For 15 years, Bonde lived in fear of the man she had loved and married, whom she had met at a mall in Gothenburg when she was 15. Wisely starting her story with their first meeting, Bonde then backtracks to her childhood outside Gothenburg in the 1970s. Overlooked by parents who were distracted by their own divorce, embarrassed by her father’s renown as the first man to bring strip clubs to Sweden, and raped at 13 by an associate of her father’s, Bonde found refuge among the gentle druggies at the local mall. When she met 16-year-old Jared, she thought she’d found true love. But their meeting drew her into a cycle of abuse and violence that took more than a decade to escape. Bringing readers step by step through the stages of abuse—from Jared’s initial tenderness to his intense jealousy, his abrupt violence and remorse, his increasingly dangerous threats and his eventual imprisonment of her—Bonde portrays the psychology that inclines victims of violence to stay.

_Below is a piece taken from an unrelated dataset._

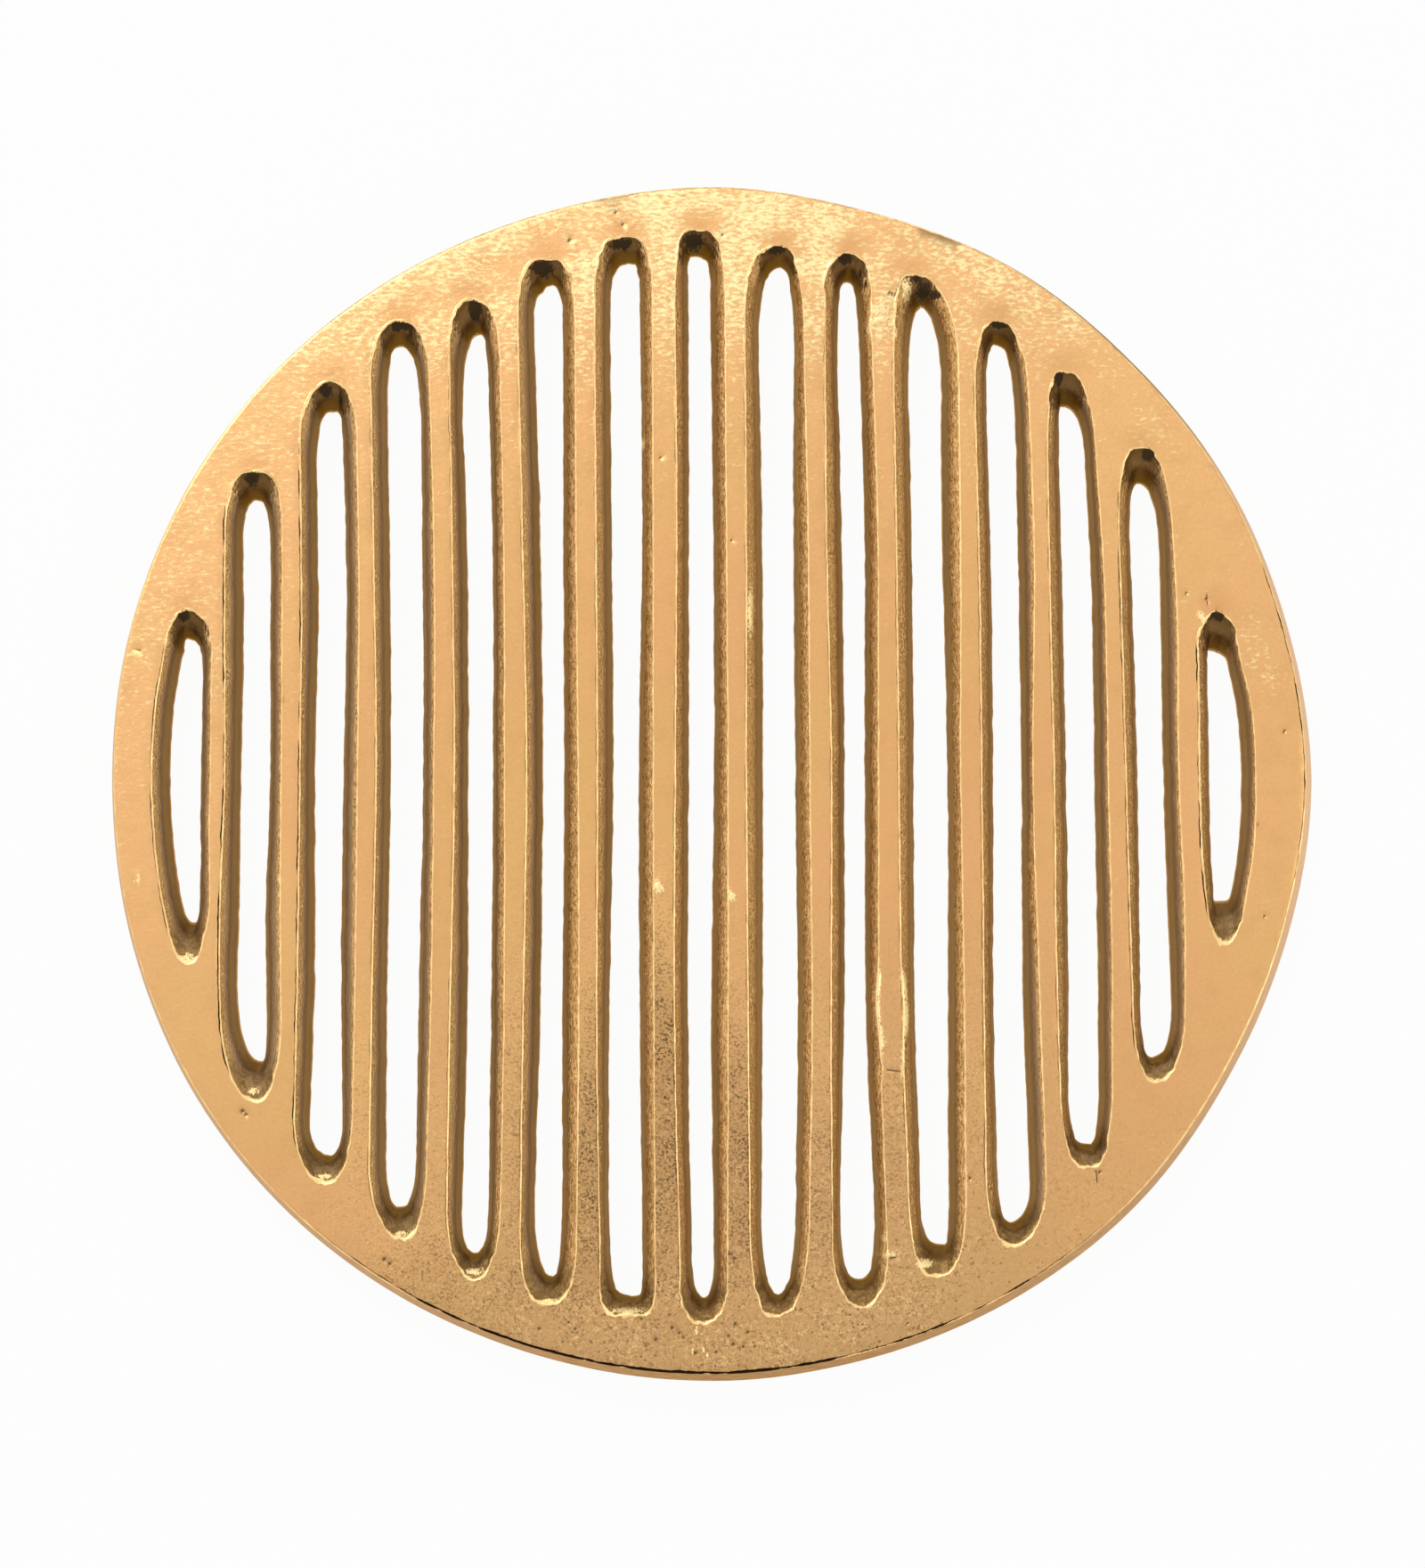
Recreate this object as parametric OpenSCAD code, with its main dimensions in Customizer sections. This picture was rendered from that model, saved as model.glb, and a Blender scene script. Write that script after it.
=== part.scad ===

Short chapters with descriptive subtitles keep the story moving forward, despite the somewhat cumbersome device of dated entries that characterizes the latter half of the book. Intended to help other victims of domestic violence, Bonde’s memoir documents a pervasive social reality, reminding readers that domestic violence crosses economic, social and national boundaries. While her book lacks the polish of literature (e.g., with occasionally awkward phrasings and summary that overpowers some scenes), Bonde’s story provides a fascinating window onto Swedish domestic life. Like a well-edited diary, its details accumulate into a gripping portrait nearly as startling as a Stieg Larsson novel. Challenging the stereotype of Swedish society as socially and sexually progressive, Bonde reveals a culture riven by broken marriages, mistresses, drug abuse and violence. Her memoir will be of particular interest to readers and collections seeking first-person accounts of contemporary Swedish life for women.

An engaging, if rough-hewn, memoir of escape from domestic abuse in Sweden.